Contrast: Text and UI elements need enough contrast to be readable in varied lighting and by people with low vision.

Focus state: Visible indication of where the keyboard is currently focused.

Hit target: Interactive elements should be large enough to tap/click reliably.

Plain language: Clear, concrete wording that avoids jargon when a user is trying to complete a task.

  • Quick check: Can you navigate every interactive element with keyboard focus visible?
  • Quick check: Are error messages announced clearly and placed near the field?
  • Quick check: Would this still work on a small screen, with zoom at 200%?

Even if you’re not running a full audit, these quick checks catch the most common “looks fine to me” traps.

Step 7: Friction, cognitive load, and “why people bounce” (What feels heavy?)

When someone says “This flow has friction,” they usually mean one of a few specific kinds.

Friction: Anything that slows, confuses, or annoys someone on the way to their goal.

Cognitive load: How much thinking the screen requires at once (choices, unfamiliar terms, multi-step reasoning).

Decision fatigue: Too many similar decisions (multiple plan comparisons, optional add-ons, repeated confirmations).

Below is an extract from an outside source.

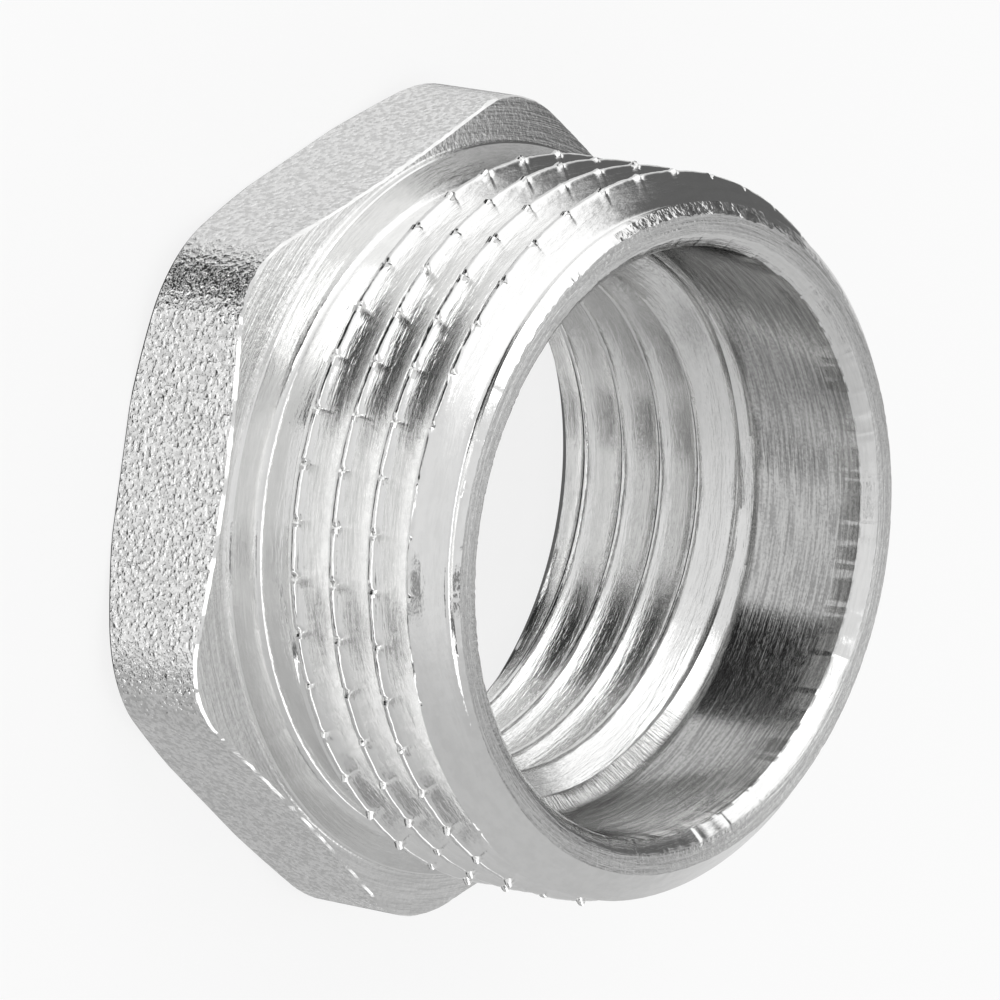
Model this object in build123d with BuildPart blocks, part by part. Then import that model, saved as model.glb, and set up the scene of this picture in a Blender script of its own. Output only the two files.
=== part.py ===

Trust signals: Cues that reduce doubt (clear totals, recognizable payment steps, transparent permissions, predictable navigation).

  • Quick check: Are you asking for information before the user understands why it’s needed?
  • Quick check: Are there choices that could be defaults (with an easy change)?
  • Quick check: Are you introducing anxiety (pricing surprises, vague permissions, unclear consequences)?

Translate “friction” into a sentence: “The friction is caused by _____, which adds _____ extra steps / decisions.”

Takeaway: The reusable workflow in one line

Review any UX surface in this order: intent → context → hierarchy → affordances → feedback → accessibility → friction.

When your notes use these terms, they stop being vibes and start being fixable.